The "Tell-Tale Heart" is written from the point of view of the murderer. The reader does not know his or her name and is abruptly drawn into the strange story. It is not full of gory details, as in many of today's scary stories, but relies on the narrator's madness and the "eye" of the murder victim. Madness is a theme in both of these stories. The narrator does end up killing the old man after many attempts and stuffing him under the floor, but the details of the bloody deed are not the focus of the story. It is the narrator's fixation with the eye and then the beating heart.
Fall of the House of Usher
In "The Fall of the House of Usher," madness is a theme too. The narrator is asked to come to his ailing boyhood friend's home. Poe uses the typical Gothic genre devices--gloom, decrepit home, dark pond, tombs, etc. His friend has a twin sister who appears like a ghost at one point, is buried alive and then falls dead on her brother when she breaks free from the tomb. The house then literally falls apart.
Students Write Own Short Stories
Students will discuss the two short stories. Then, they will plan critical literary elements of their short stories before they write them: setting, main character. point of view, climax and resolution. Make sure to discuss that students should focus on the Gothic elements and not the gore in their short stories.

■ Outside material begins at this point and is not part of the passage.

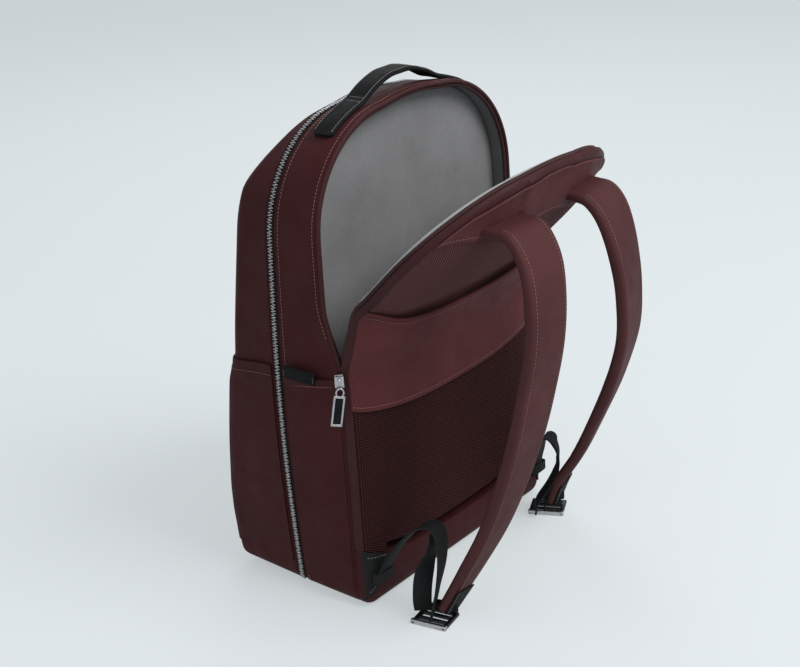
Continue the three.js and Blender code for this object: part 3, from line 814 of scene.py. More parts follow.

Discuss Poe's Use of Gothic Elements
Step1: Make a list of Gothic elements in the two stories. A good list of Gothic elements is on the Elements of Gothic Novels website.
Step 2: Discuss his use of suspense and his choice of characters to narrate the story. Suspense is when the reader wants to know what will happen next and when the author creates a feeling of apprehension from uncertainty in the plot.
Choose Setting, Narrator, Climax, & Resolution
Step 3: Ask students to choose a setting for the story. The setting is where and when the story takes place. It should be gloomy, dark, or creepy.
Step 4: Direct students to create a narrator for the story. This character can be a transparent one, as in "Fall of the House of Usher" or mysterious, as in "Tell-Tale Heart."
Step 5: Have students write down a climax, which is the turning point of the story. The events should come to a "head" and take the story in a different direction.
Step 6: Ask students to write down the resolution or ending to the story. Students will many times ramble on in a story for pages because they don't know how to end the story.
Write Draft of Scary Short Story
Step 7: After students have a list of all of these critical literary elements, have them write their first draft of their short story. They can, of course, change the elements if they choose. However, the literary elements can be a "road map" for their story so that it doesn't turn into a rambling novel.
Step 8: Students should share drafts with peers. Then, write a final copy
The students will spend much less time staring at a blank sheet of paper and put pencil to paper when they begin writing their short stories. Hopefully, they will be inspired by Poe to write intriguing stories.